Anthöfer wurde 1951 in Rastatt geboren, seine Mutter hatte sich in den amerikanischen Offizier Louis G. Craig verliebt. Anders als Mylène Lannegrands Mutter wurde sie von ihrer Familie aus dem Haus geworfen, als sie schwanger wurde. Sie fand eine Stelle in Köln bei der Lufthansa. Das uneheliche Kind wurde ihr vom Jugendamt weggenommen und in ein Heim gesteckt. Anthöfer wurde als „Ami-Bastard“ beschimpft und verprügelt. Amerika wurde in seiner Fantasie zur Zuflucht, wenn er sich wegträumte aus der lieblosen, ärmlichen Gegenwart.
Als er 14 Jahre alt war, gab seine Mutter seinen drängenden Fragen nach und sagte ihm, wie sein Vater hieß. Seine Sehnsucht konnte sich nun an einen Namen klammern. In der Anglican Church in Köln lernte der Jugendliche Englisch, fuhr mit dem Fahrrad nach Bonn, um im amerikanischen Club Filme zu schauen. Mit 21 flog er nach Washington und ging zu der einzigen Adresse, die er von seinem Vater hatte. Da wohnte kein Louis G. Craig mehr. Jahre später stöberte er die Spur schließlich in Weston auf, einer Kleinstadt in West Virginia. Doch Anthöfer kam zu spät: Drei Wochen zuvor war Louis G. Craig, Anwalt und Bürgermeister, gestorben. Nach dem Schlag ins Gesicht drohte Craigs Schwester, den „deutschen Bastard“ verhaften zu lassen, falls er sich noch einmal blicken lasse.
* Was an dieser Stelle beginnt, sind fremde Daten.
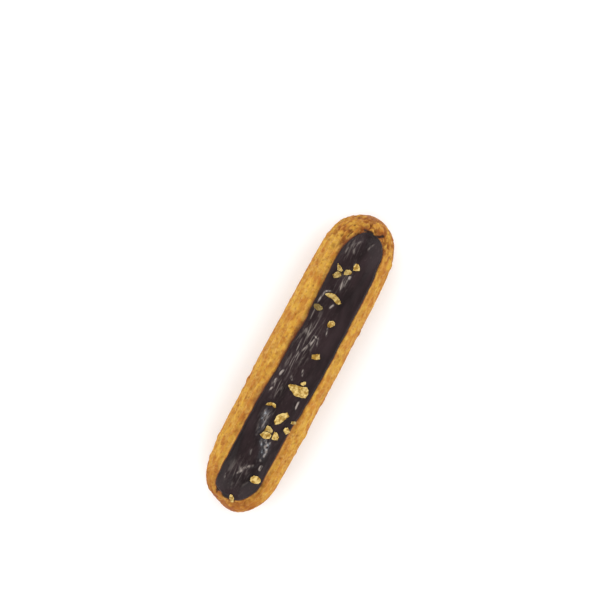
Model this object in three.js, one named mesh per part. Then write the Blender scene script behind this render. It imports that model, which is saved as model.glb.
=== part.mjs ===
// A chocolate eclair: one baked bar of choux pastry with a flat underside, a strip of set
// chocolate glaze poured along its crown, and crumpled flakes of gold leaf pressed onto the glaze.
// Millimetres, +Z up. +X runs along the bar, +Y across it, and the origin is the middle of the
// flat underside.
import * as THREE from "three";

// The choux bar. Its plan is a superellipse, and so is the arch of its crown.
const CHOUX_LENGTH = 140;
const CHOUX_WIDTH = 34;
const CHOUX_HEIGHT = 26.5;
const BELLY_HEIGHT = 10.5; // level of the widest line round the bar, and of its two tips
const UNDERSIDE_DEPTH = 13.5; // drop from the belly line that the tray cuts short at z = 0
const END_SQUARENESS = 7.5; // exponent along the bar: 2 would be an ellipse, more is blunter
const CROWN_SQUARENESS = 2.25; // exponent across the bar
const CHOUX_RINGS = 48;
const CHOUX_SIDES = 40;

// The glaze. It lies a little off the middle, and drifts towards -Y along the bar.
const GLAZE_START = -65;
const GLAZE_END = 62.5;
const GLAZE_WIDTH = 18.1;
const GLAZE_END_SQUARENESS = 12;
const GLAZE_THICKNESS = 1.4;
const GLAZE_EDGE_ROUNDNESS = 0.6; // below 1 the glaze keeps its thickness out to a round edge
const GLAZE_END_FULLNESS = 2; // above 1 it keeps its thickness out towards its two ends
const DRIFT = 1.25; // the strip's middle goes from 0 to -2 * DRIFT
const DRIFT_MIDDLE = -10;
const DRIFT_LENGTH = 15;
const GLAZE_RINGS = 44;
const GLAZE_SIDES = 24;

// Gold leaf. A flake is as thick as the crumpled piece, not as the leaf that it came from.
const FLAKE_THICKNESS = 0.35;

const CLEARANCE = 0.3; // free gap between pieces that rest on each other
const SLOPE_STEP = 0.1; // distance over which a surface's slope is measured

const CHOUX_COLOUR = 0xcb9448;
const GLAZE_COLOUR = 0x2d2322;
const GOLD_COLOUR = 0xd9b566;

// Every flake, from -X to +X: where it lies on the plan, and the corners of its torn outline,
// counterclockwise and measured from there.
const FLAKES = [
  {
    at: [-64.3, -1.1],
    corners: [
      [-2.0, -0.3], [-1.6, -1.1], [-0.7, -1.4], [0.8, -0.6], [1.9, 0.4], [1.8, 1.4],
      [0.5, 1.4], [-0.8, 0.7],
    ],
  },
  {
    at: [-52.9, -6.1],
    corners: [
      [-1.7, 0.9], [-1.5, -0.7], [-0.7, -2.2], [0.5, -2.5], [1.3, -2.2], [1.9, -0.5],
      [1.5, 1.4], [0.2, 2.2], [-1.0, 1.9],
    ],
  },
  {
    at: [-33.9, -1.6],
    corners: [
      [-1.7, 0.9], [-1.5, -0.5], [-0.8, -1.8], [0.9, -2.1], [1.6, -1.2], [1.4, 0.2],
      [1.0, 1.6], [-0.9, 2.6],
    ],
  },
  {
    at: [-31.0, -1.5],
    corners: [[-1.6, 1.5], [-1.2, -0.1], [-1.0, -1.8], [0.1, -1.8], [1.2, 0.2], [1.0, 1.5]],
  },
  {
    at: [-32.6, -5.5],
    corners: [
      [-1.8, 1.2], [-1.6, 0.1], [-1.0, -1.2], [0.2, -1.4], [1.8, 0.4], [1.6, 1.6],
      [-0.7, 1.5],
    ],
  },
  {
    at: [-25.0, -4.0],
    corners: [
      [-3.1, 1.2], [-2.3, 0], [-0.6, -1.1], [1.4, -1.8], [2.7, -2.5], [3.7, -1.1],
      [2.3, 1.1], [0.3, 2.4], [-2.2, 2.2],
    ],
  },
  {
    at: [-21.1, 2.2],
    corners: [
      [-0.5, 0.1], [-0.6, -0.9], [-1.0, -1.8], [-0.3, -2.0], [0.5, -1.5], [0.9, -0.4],
      [0.4, 1.0], [-0.5, 2.2], [-1.5, 2.3], [-1.2, 1.3],
    ],
  },
  {
    at: [-28.2, -8.4],
    corners: [
      [-1.6, -0.3], [-1.0, -1.1], [0, -1.6], [0.9, -0.5], [1.4, 0.4], [0.6, 1.6],
      [-0.5, 1.6], [-1.1, 0.8],
    ],
  },
  {
    at: [-24.0, -9.3],
    corners: [[-0.7, -0.2], [0, -1.3], [1.0, -0.8], [0.6, 0.3], [0.2, 1.3], [-0.9, 1.0]],
  },
  {
    at: [-10.8, -4.9],
    corners: [
      [-2.7, 0.8], [-2.6, -0.5], [-2.2, -2.5], [-1.5, -4.2], [0.4, -4.4], [2.0, -3.8],
      [3.0, -2.5], [2.2, -0.8], [1.8, 0.8], [1.5, 2.7], [0.8, 4.6], [0, 5.0], [-1.2, 3.5],
      [-1.9, 1.9],
    ],
  },
  {
    at: [-7.2, -5.2],
    corners: [[-1.0, 0.7], [-0.9, -0.4], [0.1, -1.2], [1.2, -0.8], [0.9, -0.1], [-0.5, 1.1]],
  },
  {
    at: [5.4, -4.8],
    corners: [[-1.7, 1.4], [-1.2, -0.8], [-0.2, -2.0], [1.7, -0.8], [0.6, 0.9], [-0.1, 2.0]],
  },
  {
    at: [20.5, -4.2],
    corners: [
      [-1.7, 0.8], [-1.6, -0.1], [-0.9, -0.8], [0.2, -1.5], [1.3, -1.0], [1.7, 0.1],
      [0.8, 1.5], [-0.9, 1.5],
    ],
  },
  {
    at: [31.0, 0],
    corners: [
      [-0.7, 1.1], [-1.0, -0.5], [-1.8, -1.9], [-1.8, -3.0], [-0.8, -4.0], [0.3, -2.7],
      [1.0, -1.4], [1.6, 0.5], [1.0, 2.5], [0.3, 3.8], [-0.5, 4.1], [-0.8, 2.7],
    ],
  },
  {
    at: [24.3, 4.1],
    corners: [
      [-1.3, -0.4], [-0.7, -1.6], [0.1, -2.2], [1.0, -1.8], [1.4, 0.4], [0.6, 2.1],
      [-0.4, 1.9], [-1.0, 1.1],
    ],
  },
  {
    at: [40.4, 3.1],
    corners: [
      [-2.0, 0.7], [-0.8, -0.9], [0.2, -1.6], [1.3, -1.1], [1.4, 0.6], [0.4, 1.3],
      [-1.0, 1.9],
    ],
  },
  {
    at: [43.2, 3.5],
    corners: [[-1.2, 0.6], [-1.1, -1.2], [-0.3, -1.5], [1.0, 0.1], [1.5, 1.8], [0.2, 1.3]],
  },
  {
    at: [43.0, -0.3],
    corners: [
      [-1.6, 1.1], [-0.9, -0.1], [0.1, -1.4], [1.2, -1.5], [1.6, -0.1], [0.9, 1.2],
      [-0.4, 1.5],
    ],
  },
  {
    at: [46.7, -2.6],
    corners: [
      [-1.8, 0.8], [-1.5, -0.2], [-0.5, -1.8], [0.8, -1.0], [1.7, 0.1], [1.5, 1.1],
      [-0.2, 1.5],
    ],
  },
];

const signedPower = (value, exponent) => Math.sign(value) * Math.abs(value) ** exponent;

// Share of the full width or height left at a place along a strip, where -1 and 1 are its ends.
const taper = (place, squareness) => Math.sqrt(Math.max(0, 1 - Math.abs(place) ** squareness));

// A closed skin from a sphere's grid: place(along, turn) says where each vertex goes, with along
// from -1 to 1 between the sphere's poles, and turn the angle round it, up at 90 degrees.
function closedSkin(rings, sides, place) {
  const geometry = new THREE.SphereGeometry(1, sides, rings);
  const position = geometry.getAttribute("position");
  for (let i = 0; i < position.count; i += 1) {
    const turn = Math.atan2(position.getX(i), position.getZ(i));
    const point = place(position.getY(i), turn);
    position.setXYZ(i, point.x, point.y, point.z);
  }
  geometry.computeVertexNormals();
  return geometry;
}

// Height of the choux crown at a place on its plan; at the bar's outline and past it, the belly's.
function crownHeight(x, y) {
  const end = taper(x / (CHOUX_LENGTH / 2), END_SQUARENESS);
  if (end === 0) return BELLY_HEIGHT;
  const across = Math.min(1, Math.abs(y) / ((CHOUX_WIDTH / 2) * end));
  const arch = (1 - across ** CROWN_SQUARENESS) ** (1 / CROWN_SQUARENESS);
  return BELLY_HEIGHT + (CHOUX_HEIGHT - BELLY_HEIGHT) * end * arch;
}

// The bar: an arched crown above the belly line, and below it an ellipse cut flat by the tray.
function chouxShell() {
  const crown = CHOUX_HEIGHT - BELLY_HEIGHT;
  const power = 2 / CROWN_SQUARENESS;
  const place = (along, turn) => {
    const end = taper(along, END_SQUARENESS);
    const up = Math.sin(turn);
    const upper = up > 0;
    const out = upper ? signedPower(Math.cos(turn), power) : Math.cos(turn);
    const rise = upper ? crown * up ** power : UNDERSIDE_DEPTH * up;
    const height = Math.max(0, BELLY_HEIGHT + rise * end);
    return new THREE.Vector3((CHOUX_LENGTH / 2) * along, (CHOUX_WIDTH / 2) * out * end, height);
  };
  return closedSkin(CHOUX_RINGS, CHOUX_SIDES, place);
}

const glazeMiddle = (x) => -DRIFT - DRIFT * Math.tanh((x - DRIFT_MIDDLE) / DRIFT_LENGTH);

const glazeHalfWidth = (place) => (GLAZE_WIDTH / 2) * taper(place, GLAZE_END_SQUARENESS);

// The glaze: a thin strip that follows the crown, thickest along its middle.
function chocolateGlaze() {
  const place = (along, turn) => {
    const x = (GLAZE_START + GLAZE_END + (GLAZE_END - GLAZE_START) * along) / 2;
    const y = glazeMiddle(x) + glazeHalfWidth(along) * Math.cos(turn);
    const body = Math.max(0, Math.sin(turn)) ** GLAZE_EDGE_ROUNDNESS;
    const fullness = Math.min(1, GLAZE_END_FULLNESS * taper(along, 2));
    const thickness = GLAZE_THICKNESS * body * fullness;
    return new THREE.Vector3(x, y, crownHeight(x, y) + CLEARANCE + thickness);
  };
  return closedSkin(GLAZE_RINGS, GLAZE_SIDES, place);
}

// Height of the eclair's top with the glaze on, at a place on its plan.
const glazedHeight = (x, y) => crownHeight(x, y) + CLEARANCE + GLAZE_THICKNESS;

// Outward direction of the glazed top at a place on its plan.
function glazedNormal(x, y) {
  const fall = (dx, dy) => glazedHeight(x - dx, y - dy) - glazedHeight(x + dx, y + dy);
  return new THREE.Vector3(fall(SLOPE_STEP, 0), fall(0, SLOPE_STEP), 2 * SLOPE_STEP).normalize();
}

// A flake lies flat on the glaze, square to the glaze's own outward direction.
function goldFlake({ at, corners }, number) {
  const outline = new THREE.Shape(corners.map(([x, y]) => new THREE.Vector2(x, y)));
  const geometry = new THREE.ExtrudeGeometry(outline, {
    depth: FLAKE_THICKNESS,
    bevelEnabled: false,
  });
  const mesh = named(`gold_flake_${String(number).padStart(2, "0")}`, geometry, goldLeaf);
  const up = new THREE.Vector3(0, 0, 1);
  const normal = glazedNormal(...at);
  mesh.quaternion.setFromUnitVectors(up, normal);
  mesh.position.set(...at, glazedHeight(...at)).addScaledVector(normal, CLEARANCE);
  return mesh;
}

function named(name, geometry, material) {
  const mesh = new THREE.Mesh(geometry, material);
  mesh.name = name;
  return mesh;
}

const bakedChoux = new THREE.MeshStandardMaterial({
  color: CHOUX_COLOUR,
  roughness: 0.75,
  metalness: 0,
});

const setChocolate = new THREE.MeshStandardMaterial({
  color: GLAZE_COLOUR,
  roughness: 0.25,
  metalness: 0,
});

const goldLeaf = new THREE.MeshStandardMaterial({
  color: GOLD_COLOUR,
  roughness: 0.35,
  metalness: 1,
});

const eclair = new THREE.Group();
eclair.add(named("choux_shell", chouxShell(), bakedChoux));
eclair.add(named("chocolate_glaze", chocolateGlaze(), setChocolate));
FLAKES.forEach((flake, index) => eclair.add(goldFlake(flake, index + 1)));

export default eclair;
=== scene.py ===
"""A chocolate eclair: a baked choux bar, a strip of set glaze, and crumpled flakes of gold leaf.
Metres, +Z up, +X along the bar, +Y across it, origin in the middle of the flat underside."""
import math
import bpy
import numpy as np
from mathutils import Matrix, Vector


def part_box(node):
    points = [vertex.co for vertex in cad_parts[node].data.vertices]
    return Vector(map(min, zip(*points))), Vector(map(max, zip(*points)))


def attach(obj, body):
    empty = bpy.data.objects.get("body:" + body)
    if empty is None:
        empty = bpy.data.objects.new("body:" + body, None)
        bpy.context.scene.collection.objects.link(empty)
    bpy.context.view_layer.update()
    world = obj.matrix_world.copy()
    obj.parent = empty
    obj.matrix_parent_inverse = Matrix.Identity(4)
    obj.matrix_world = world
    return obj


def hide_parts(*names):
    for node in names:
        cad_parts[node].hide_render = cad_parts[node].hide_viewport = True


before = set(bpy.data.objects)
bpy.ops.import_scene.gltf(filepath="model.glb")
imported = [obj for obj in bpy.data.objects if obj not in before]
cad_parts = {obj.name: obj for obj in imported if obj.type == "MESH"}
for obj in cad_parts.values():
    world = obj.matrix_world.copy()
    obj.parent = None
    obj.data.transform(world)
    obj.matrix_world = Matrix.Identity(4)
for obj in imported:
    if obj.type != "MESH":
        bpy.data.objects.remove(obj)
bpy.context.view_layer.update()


# ---- The choux bar ----------------------------------------------------------------------------
# Choux paste is piped through a star nozzle in one pull, which leaves flutes along it, and baked
# on a tray: it puffs into an arched bar with a flat underside. Escaping steam leaves pits in the
# crust, and blisters and cracks where the oven is hottest, at the ends.
MM = 0.001
HALF_LENGTH, HALF_WIDTH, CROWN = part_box("choux_shell")[1]
BELLY = 10.5 * MM  # level of the widest line round the bar, and of its two tips
SHOULDER = 15 * MM  # level above which a place is wholly on the upper side
UNDERSIDE_DEPTH = 13.5 * MM  # drop from the belly line, cut short by the tray
END_SQUARENESS = 7.5
CROWN_SQUARENESS = 2.25
BASE_ROUNDING = 0.8 * MM
CHOUX_RINGS = 378
CHOUX_SIDES = 256
FLUTES = 26
FLUTE_DEPTH = 0.85 * MM
SLIT_DEPTH = 0.18 * MM  # of the torn line along the bottom of a groove
BAKED_IN = 0.35 * MM  # how far the crust's middle level lies inside the outline
CRACK_DEPTH = 0.25 * MM
FURROW_DEPTH = 0.45 * MM


def ease(value, start, stop):
    """0 before start, 1 after stop, and a smooth S between them."""
    share = np.clip((value - start) / (stop - start), 0, 1)
    return share * share * (3 - 2 * share)


def random_of(cells, seed):
    """A number from 0 to 1 for each whole-number cell: its coordinates are multiplied by large odd
    numbers and added up, and the bits of the sum are stirred twice."""
    stirred = (cells * np.array([73856093, 19349663, 83492791])).sum(-1) + seed * 2654435761
    for shift in (15, 13):
        stirred = stirred & 0xFFFFFFFF
        stirred = (stirred ^ (stirred >> shift)) * 0x2C1B3C6D
    stirred = stirred & 0xFFFFFFFF
    return (stirred ^ (stirred >> 16)) / 0xFFFFFFFF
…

Aber Anthöfer wollte die amerikanische Staatsbürgerschaft, und dafür brauchte er hundertprozentige Sicherheit. 1996 ließ er die Leiche des Vaters exhumieren und eine DNA-Analyse machen. Sie brachte 99,9-prozentige Sicherheit, dass er der Sohn von Louis G. Craig in Weston ist. Ein Freund seines Vaters schrieb, notariell beglaubigt: „Ich kann bestätigten, dass Louis Craig mehrmals sagte, dass er sich wünsche, sein Sohn wäre bei ihm. Ich habe keinen Zweifel, dass Franz Anthöfer, der den gleichen Gang hat, das gleiche Gesicht und die gleiche Art, die Daumen in die Hüfte zu stemmen, der Sohn ist, von dem er immer gesprochen hat.“
Die DNA-Analyse hätte bei der Anerkennung der Staatsbürgerschaft vor Gericht Bestand, glaubt Anthöfer. Aber das Verfahren geht nicht weiter, weil er nicht zu den Verhandlungen kommen kann. 1997 blieb er länger als die im Touristenvisum zulässigen drei Monate in Virginia. Man schob ihn ab. Seitdem darf er nicht mehr einreisen.
Es ist spät geworden. Anthöfer will noch die Franzosen treffen, vielleicht können sie ihm helfen.